Mon enthousiasme est d'autant plus grand que ce congrès marque la fin de la carrière du juge en chef Allan McEachern - une carrière dévouée à l'indépendance judiciaire.

S'il y a une personne dans cette province, et même à l'extérieur de celle-ci, dont le nom est associé à l'indépendance de la magistrature, c'est bien le juge en chef Allan McEachern qui, pendant plus de vingt ans, tout d'abord comme juge en chef de la Cour suprême et ensuite comme juge en chef de la Cour d'appel et de la province, a contribué à maintenir l'indépendance des tribunaux sous toutes ses formes.
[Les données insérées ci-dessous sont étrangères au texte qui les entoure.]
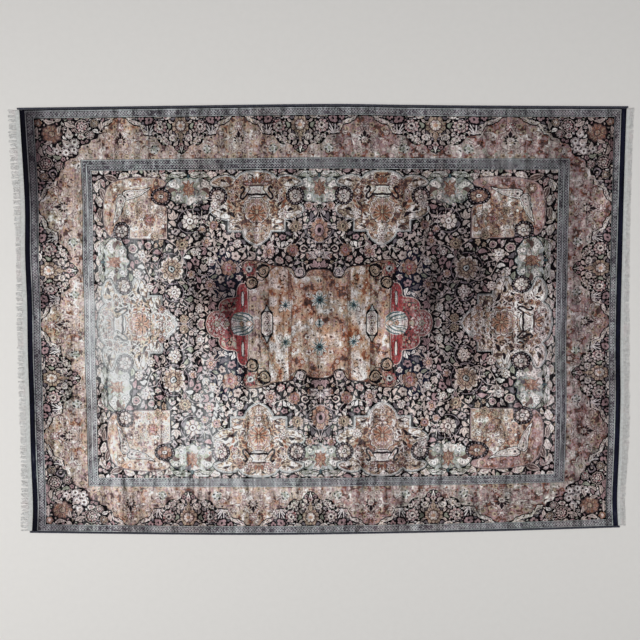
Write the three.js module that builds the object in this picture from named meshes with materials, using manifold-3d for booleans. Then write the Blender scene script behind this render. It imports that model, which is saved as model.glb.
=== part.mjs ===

Les exemples de son opiniâtreté à défendre la primauté du droit et l'indépendance de la magistrature abondent. Je me contenterai de mentionner celui qui est peut-être le plus connu. En 1988, un conflit de travail a opposé les employés des palais de justice et le gouvernement. Les négociations ont traîné en longueur et les travailleurs ont déclenché la grève. Ils ont décidé de dresser des lignes de piquetage sur leur lieu de travail, les palais de justice.

Comme il fallait s'y attendre, la grève a eu pour effet d'empêcher les gens d'entrer dans les palais de justice. Le juge en chef McEachern n'a pas attendu que le gouvernement intente une action pour faire dégager les portes des palais de justice.

Affirmant que les tribunaux doivent toujours être ouverts pour le public, il a, de son propre chef, rendu une ordonnance prévoyant que les piquets de grève devaient être retirés. Citant Sir William Holdsworth, il a écrit 

Comme le roi ou le Parlement, la magistrature possède des pouvoirs distincts et autonomes... Les juges sont investis de tels pouvoirs parce qu'ils sont depuis longtemps considérés comme un élément distinct et indépendant de la Constitution puisqu'ils sont chargés de préserver la primauté du droit.

À la veille de son départ à la retraite, Allan McEachern a choisi d'être l'hôte de la présente conférence sur l'indépendance de la magistrature. Nous sommes venus d'un peu partout dans le monde pour y assister. Nous avons écouté, nous avons appris. Nos attentes étaient élevées et elles n'ont pas été déçues.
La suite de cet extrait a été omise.